**** Dataset section

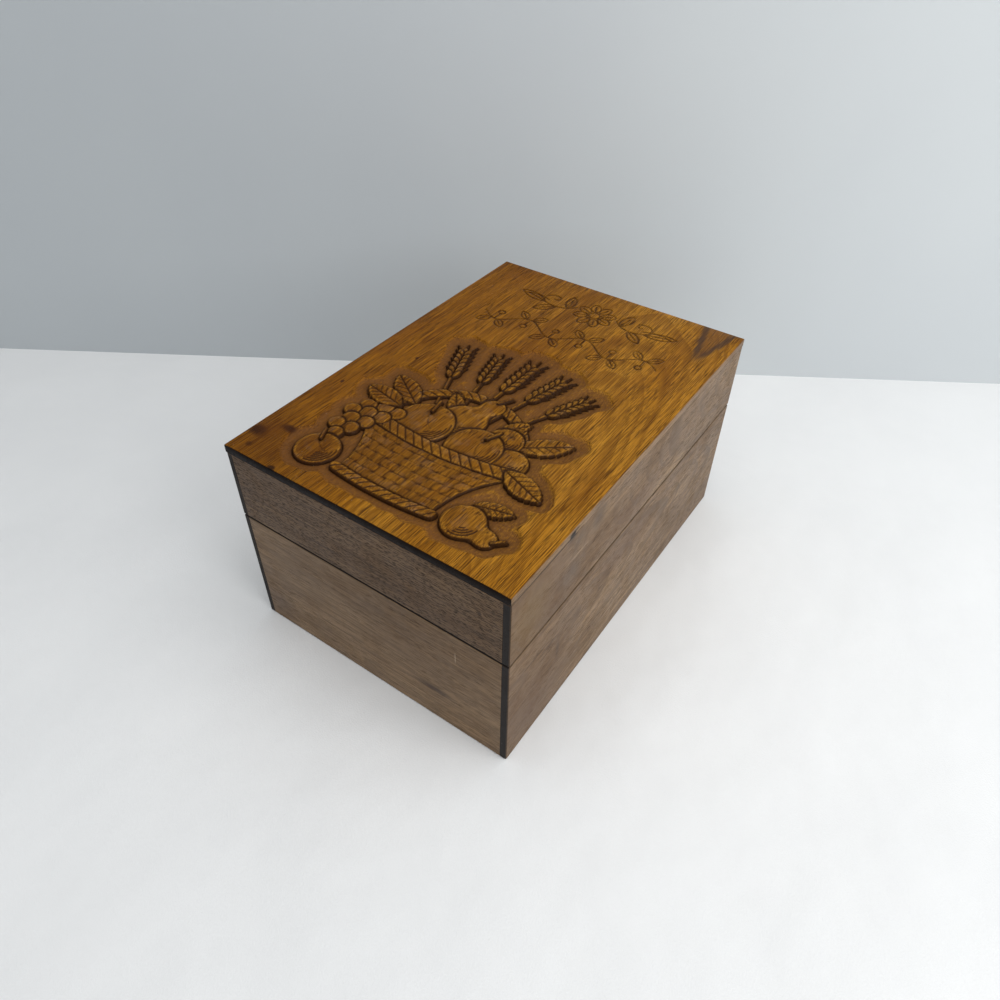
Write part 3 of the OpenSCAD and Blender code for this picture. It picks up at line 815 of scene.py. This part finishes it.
def box_edge():
    """One near the edges of a block and zero away from them, broken up by noise.

    On a face of the block one of the three distances to its sides is nought, and the next
    smallest is the distance to the nearest edge.
    """
    b, given, end = node_group(
        "Box edge", {"Place": (0, 0, 0), "Middle": (0, 0, 0), "Half": (10, 10, 10), "Width": 1.6}, ["Edge"])
    from_middle = b.vector("ABSOLUTE", b.vector("SUBTRACT", given["Place"], given["Middle"]))
    x, y, z = b.parts(b.vector("SUBTRACT", given["Half"], from_middle))
    second = b.larger(b.smaller(x, y), b.smaller(b.larger(x, y), z))
    uneven = b.noise(given["Place"], (0.22, 0.22, 0.22), 3.0, 0.6)
    reach = b.times(given["Width"], b.times_plus(uneven, 2.6, -0.5))
    return b.close(end, Edge=b.ramp(b.over(second, b.larger(reach, 0.05)), 1.0, 0.1))


def wood_spot():
    """One inside a wavering ellipse and zero outside it: a knot, a smudge or a pit."""
    b, given, end = node_group(
        "Wood spot",
        {"Place": (0, 0, 0), "Middle": (0, 0, 0), "Reach": (5, 5, 5), "Waver": 0.22, "Softness": 0.5},
        ["Spot"])
    away = b.vector("DIVIDE", b.vector("SUBTRACT", given["Place"], given["Middle"]), given["Reach"])
    uneven = b.minus(b.noise(given["Place"], (0.3, 0.3, 0.3), 3.0, 0.6), 0.5)
    far = b.times_plus(uneven, b.times(given["Waver"], 2.0), b.vector("LENGTH", away))
    return b.close(end, Spot=b.ramp(far, 1.0, b.minus(1.0, given["Softness"])))


def handling():
    """Traces of use: broad smudges where the finish is duller, and fine grains of dust."""
    b, given, end = node_group("Handling", {"Place": (0, 0, 0), "Seed": (0, 0, 0)}, ["Smudge", "Dust"])
    place = b.vector("ADD", given["Place"], given["Seed"])
    smudge = b.ramp(b.noise(place, (0.06, 0.06, 0.06), 4.0, 0.65), 0.4, 0.68)
    grains = b.ramp(b.cells(b.vector("MULTIPLY", place, (0.45, 0.45, 0.45))), 0.1, 0.03)
    return b.close(end, Smudge=smudge,
                   Dust=b.times(grains, b.ramp(b.noise(place, (0.11, 0.11, 0.11)), 0.52, 0.64)))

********

Output the whole listing above again, word for word.

The completed task ▸
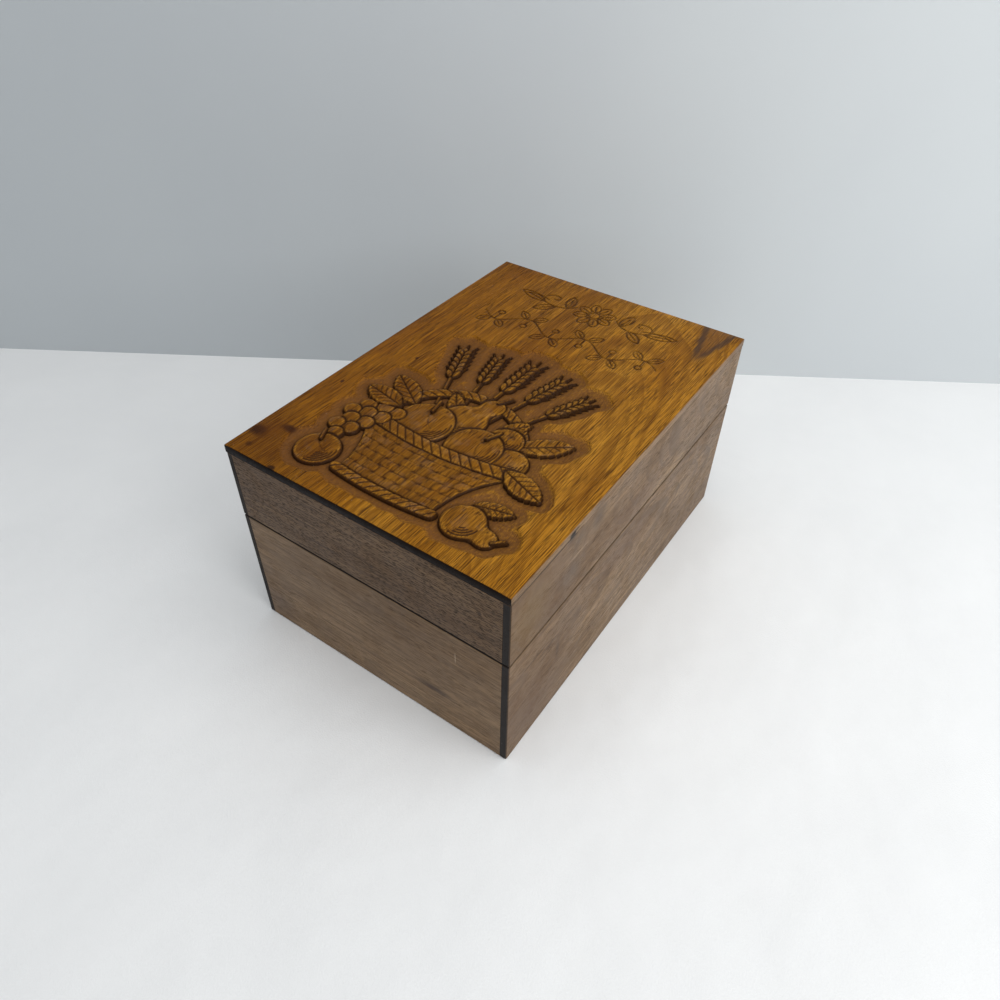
Write part 3 of the OpenSCAD and Blender code for this picture. It picks up at line 815 of scene.py. This part finishes it.
def box_edge():
    """One near the edges of a block and zero away from them, broken up by noise.

    On a face of the block one of the three distances to its sides is nought, and the next
    smallest is the distance to the nearest edge.
    """
    b, given, end = node_group(
        "Box edge", {"Place": (0, 0, 0), "Middle": (0, 0, 0), "Half": (10, 10, 10), "Width": 1.6}, ["Edge"])
    from_middle = b.vector("ABSOLUTE", b.vector("SUBTRACT", given["Place"], given["Middle"]))
    x, y, z = b.parts(b.vector("SUBTRACT", given["Half"], from_middle))
    second = b.larger(b.smaller(x, y), b.smaller(b.larger(x, y), z))
    uneven = b.noise(given["Place"], (0.22, 0.22, 0.22), 3.0, 0.6)
    reach = b.times(given["Width"], b.times_plus(uneven, 2.6, -0.5))
    return b.close(end, Edge=b.ramp(b.over(second, b.larger(reach, 0.05)), 1.0, 0.1))


def wood_spot():
    """One inside a wavering ellipse and zero outside it: a knot, a smudge or a pit."""
    b, given, end = node_group(
        "Wood spot",
        {"Place": (0, 0, 0), "Middle": (0, 0, 0), "Reach": (5, 5, 5), "Waver": 0.22, "Softness": 0.5},
        ["Spot"])
    away = b.vector("DIVIDE", b.vector("SUBTRACT", given["Place"], given["Middle"]), given["Reach"])
    uneven = b.minus(b.noise(given["Place"], (0.3, 0.3, 0.3), 3.0, 0.6), 0.5)
    far = b.times_plus(uneven, b.times(given["Waver"], 2.0), b.vector("LENGTH", away))
    return b.close(end, Spot=b.ramp(far, 1.0, b.minus(1.0, given["Softness"])))


def handling():
    """Traces of use: broad smudges where the finish is duller, and fine grains of dust."""
    b, given, end = node_group("Handling", {"Place": (0, 0, 0), "Seed": (0, 0, 0)}, ["Smudge", "Dust"])
    place = b.vector("ADD", given["Place"], given["Seed"])
    smudge = b.ramp(b.noise(place, (0.06, 0.06, 0.06), 4.0, 0.65), 0.4, 0.68)
    grains = b.ramp(b.cells(b.vector("MULTIPLY", place, (0.45, 0.45, 0.45))), 0.1, 0.03)
    return b.close(end, Smudge=smudge,
                   Dust=b.times(grains, b.ramp(b.noise(place, (0.11, 0.11, 0.11)), 0.52, 0.64)))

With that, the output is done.